The news that healthcare spending is expected to surge in coming years barely registered on Capitol Hill, where lawmakers continued to be at loggerheads over how to revive the now-stalled reform effort, and healthcare legislation threatened to slip further down the agenda.
Jump in healthcare spending not cranking reform engine
Even so, President Barack Obama, in several public appearances, urged Congress to “finish the job” on healthcare, but by late last week his words seemed like a tall order as the Senate said it would move on to other legislation and the House sought to pursue a piecemeal, yet politically tough, approach.
“I don’t think the negotiations are going that well,” Sen. Mary Landrieu (D-La.) said, referring to meetings between House and Senate leaders.
And in yet another sign that key members of the president’s cabinet are backing away from the effort, HHS Secretary Kathleen Sebelius, appearing before the pivotal Senate Finance Committee, seemed reluctant to talk about the broader reform initiative. In 11 pages of written testimony and in her opening statement, Sebelius never once referred to overall healthcare reform. In contrast, committee Chairman Max Baucus (D-Mont.), one of the key architects of the Senate’s overhaul effort, referenced reform 13 times in just over two pages of written testimony and made it the linchpin to many of his questions.
To be sure, the hearing itself was on the HHS budget, but as often is the case on Capitol Hill, congressional panels rarely stay on the stated topic. Sebelius, in an answer to the senior Republican on the committee, Sen.
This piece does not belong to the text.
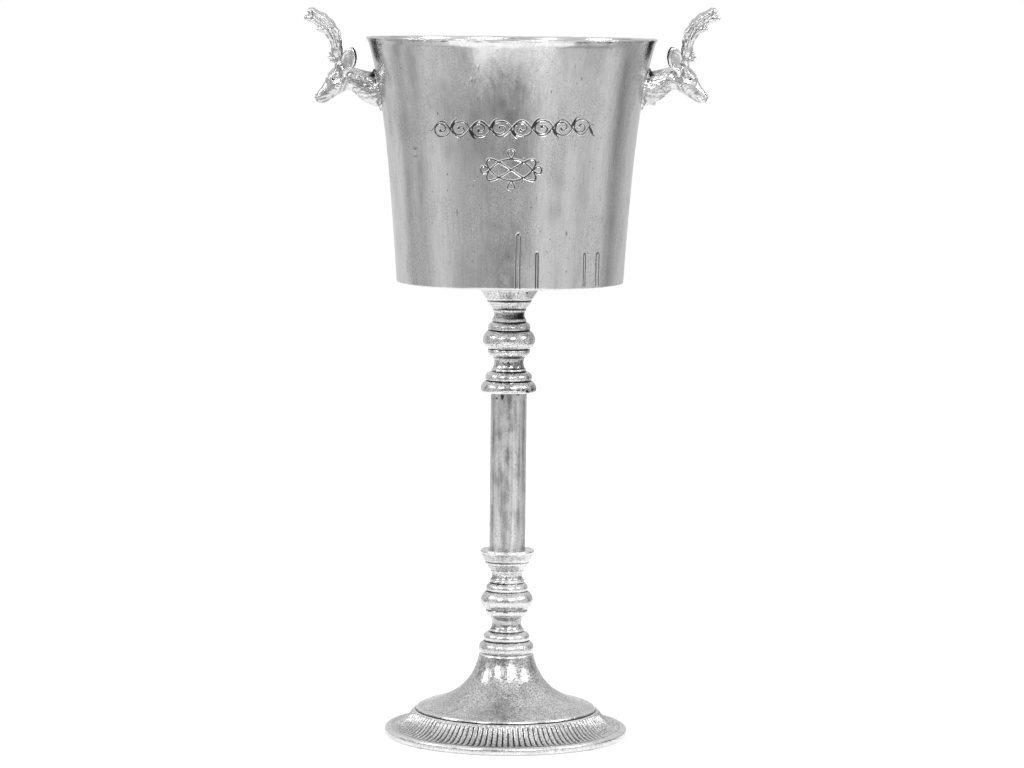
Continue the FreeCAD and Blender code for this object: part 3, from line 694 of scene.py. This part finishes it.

Chuck Grassley of Iowa, conceded that her department has played a less visible role. “I have conversations on a regular basis with Republicans and Democrats, but I don’t convene the House and Senate and I’m not a principal in the negotiations nor are my staff,” she said.
Meanwhile, the House’s top Democrat, Nancy Pelosi of California, said she would move forward with legislation aimed at repealing the special exemption from antitrust laws that insurance companies now enjoy.
More so, however, it’s a clear signal that the House plans to move ahead with smaller health legislation, pulling out measures from the broader bill that likely wouldn’t survive procedural maneuvers now being discussed.
Rep. Robert Andrews (D-N.J.) said he remained optimistic about reform’s chances, adding that several other pieces of legislation have been revived after being pronounced dead. Some of those strained efforts included a telecommunications bill in the early 1990s, a crime bill in 1994, and legislation, which ultimately failed, that would have defined certain patients’ rights.